15. The ball and socket collector is the most leak-proof of all and is fitted with an O2 sensor bung. This collector style bolts right up to factory catalytic converters and puts the O2 sensor close enough to gas flow for proper operation.
16. The long-tube slide collector provides you with an easy connection to the collector. It also places the O2 sensor in the main exhaust path. O2 sensor performance can be hit and miss this far out from the primary tubes. This is something you will have to work with via a professional tuner if operation is irregular.
17. Pipe sizing, both in the header and exhaust system depends upon what you want your engine to do most of the time. The smaller your primary and secondary tubes, the better your low-end torque. The larger the primary and secondary tubes, the better the horsepower. An additional important consideration is space. How much do you have?
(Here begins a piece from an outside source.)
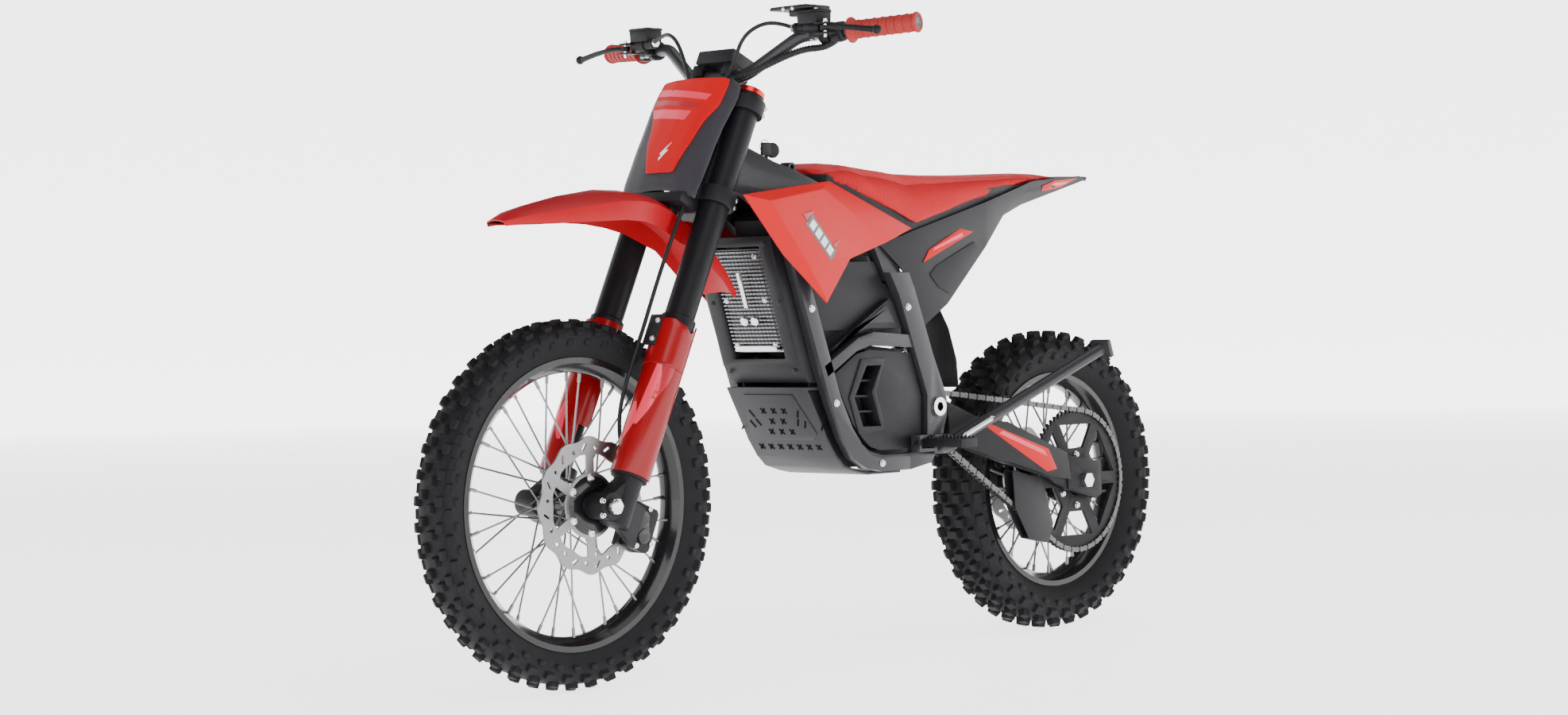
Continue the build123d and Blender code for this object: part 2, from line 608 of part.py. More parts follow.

18. Put your exhaust needs in the hands of an experienced professional exhaust shop that has mandrel bending and can weld like no one’s business. You want an exhaust shop that understands old-fashioned craftsmanship.
19. PerTronix offers an extensive line of pre-bent tubes in both the Patriot and Doug’s brands for your custom exhaust installation.
20. PerTronix R&D shop did a complete exhaust installation on our Camaro from the Doug’s long-tube headers to the JBA Stainless Steel mufflers. All the pipes clear subframe connectors and chassis mods.
21. Any time you are building a dual exhaust system, always use a crossover pipe to tie both sides together in the form of an H- or X-pipe.
22. PerTronix brand long-tube headers from JBA, Doug’s, and Patriot go nice and flush underneath the Camaro, Nova, and Chevelle. There’s less chance of these guys dragging speed bumps or tall anthills.